# Challenge
Check each line of the data for "scene" and select those that have it.
########
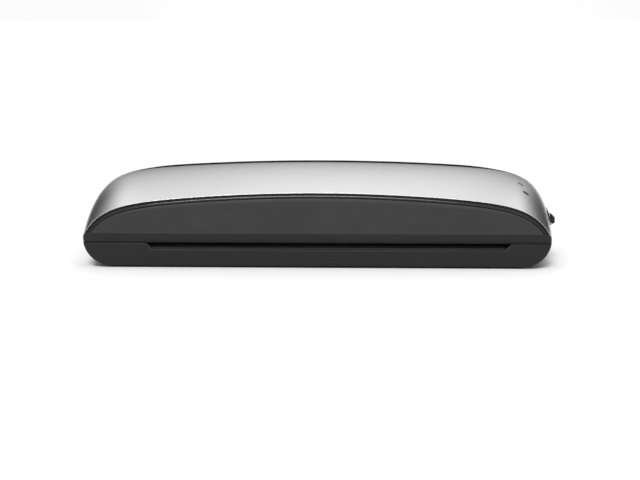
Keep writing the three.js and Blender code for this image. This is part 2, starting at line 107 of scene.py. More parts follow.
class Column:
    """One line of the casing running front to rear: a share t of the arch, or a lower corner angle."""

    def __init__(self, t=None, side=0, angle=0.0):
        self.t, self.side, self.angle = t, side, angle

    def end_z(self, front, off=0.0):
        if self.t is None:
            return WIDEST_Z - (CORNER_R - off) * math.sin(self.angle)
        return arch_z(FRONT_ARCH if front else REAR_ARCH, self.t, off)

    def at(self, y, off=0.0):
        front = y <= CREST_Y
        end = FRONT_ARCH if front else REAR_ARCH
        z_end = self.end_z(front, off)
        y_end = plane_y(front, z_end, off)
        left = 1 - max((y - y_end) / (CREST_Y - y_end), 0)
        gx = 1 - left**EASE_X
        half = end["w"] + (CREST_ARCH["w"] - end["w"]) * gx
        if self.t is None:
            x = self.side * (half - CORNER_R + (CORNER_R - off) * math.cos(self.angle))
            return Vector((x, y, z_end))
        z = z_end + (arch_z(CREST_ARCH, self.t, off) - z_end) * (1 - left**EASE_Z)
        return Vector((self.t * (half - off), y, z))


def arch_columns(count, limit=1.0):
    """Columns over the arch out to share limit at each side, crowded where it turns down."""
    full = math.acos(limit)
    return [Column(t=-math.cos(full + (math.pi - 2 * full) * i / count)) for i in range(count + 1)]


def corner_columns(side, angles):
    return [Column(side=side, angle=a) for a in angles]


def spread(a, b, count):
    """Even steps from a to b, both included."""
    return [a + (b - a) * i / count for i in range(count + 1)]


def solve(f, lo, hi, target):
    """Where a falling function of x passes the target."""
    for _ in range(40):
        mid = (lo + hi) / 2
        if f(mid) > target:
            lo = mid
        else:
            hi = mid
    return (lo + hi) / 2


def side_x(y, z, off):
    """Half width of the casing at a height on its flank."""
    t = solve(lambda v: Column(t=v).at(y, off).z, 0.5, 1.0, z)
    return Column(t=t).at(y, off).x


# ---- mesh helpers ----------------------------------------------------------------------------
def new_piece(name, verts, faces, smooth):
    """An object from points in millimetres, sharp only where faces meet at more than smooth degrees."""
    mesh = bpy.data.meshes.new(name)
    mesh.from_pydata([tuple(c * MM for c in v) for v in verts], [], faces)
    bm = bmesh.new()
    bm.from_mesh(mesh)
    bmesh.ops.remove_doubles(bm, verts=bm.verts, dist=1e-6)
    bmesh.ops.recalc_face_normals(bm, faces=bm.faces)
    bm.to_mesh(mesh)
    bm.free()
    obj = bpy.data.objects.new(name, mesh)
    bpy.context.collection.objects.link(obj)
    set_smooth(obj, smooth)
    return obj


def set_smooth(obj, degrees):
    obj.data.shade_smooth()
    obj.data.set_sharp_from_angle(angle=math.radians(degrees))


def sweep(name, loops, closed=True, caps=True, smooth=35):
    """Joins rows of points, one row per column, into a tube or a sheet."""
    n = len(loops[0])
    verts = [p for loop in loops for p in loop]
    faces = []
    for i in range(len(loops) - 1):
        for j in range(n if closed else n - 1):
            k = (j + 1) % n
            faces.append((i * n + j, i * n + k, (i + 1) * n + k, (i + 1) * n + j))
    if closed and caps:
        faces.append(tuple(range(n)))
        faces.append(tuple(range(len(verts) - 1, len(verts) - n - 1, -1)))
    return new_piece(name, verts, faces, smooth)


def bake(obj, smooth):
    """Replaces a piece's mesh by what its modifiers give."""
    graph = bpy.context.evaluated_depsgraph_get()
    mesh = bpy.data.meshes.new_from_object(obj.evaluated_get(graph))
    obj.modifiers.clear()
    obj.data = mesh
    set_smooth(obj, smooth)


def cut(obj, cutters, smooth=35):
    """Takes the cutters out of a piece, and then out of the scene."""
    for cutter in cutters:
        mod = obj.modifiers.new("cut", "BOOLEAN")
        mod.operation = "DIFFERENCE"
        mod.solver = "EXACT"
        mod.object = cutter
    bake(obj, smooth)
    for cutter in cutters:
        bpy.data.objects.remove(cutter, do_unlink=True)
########
# Response to the exercise
Keep writing the three.js and Blender code for this image. This is part 2, starting at line 107 of scene.py. More parts follow.
    """Takes the cutters out of a piece, and then out of the scene."""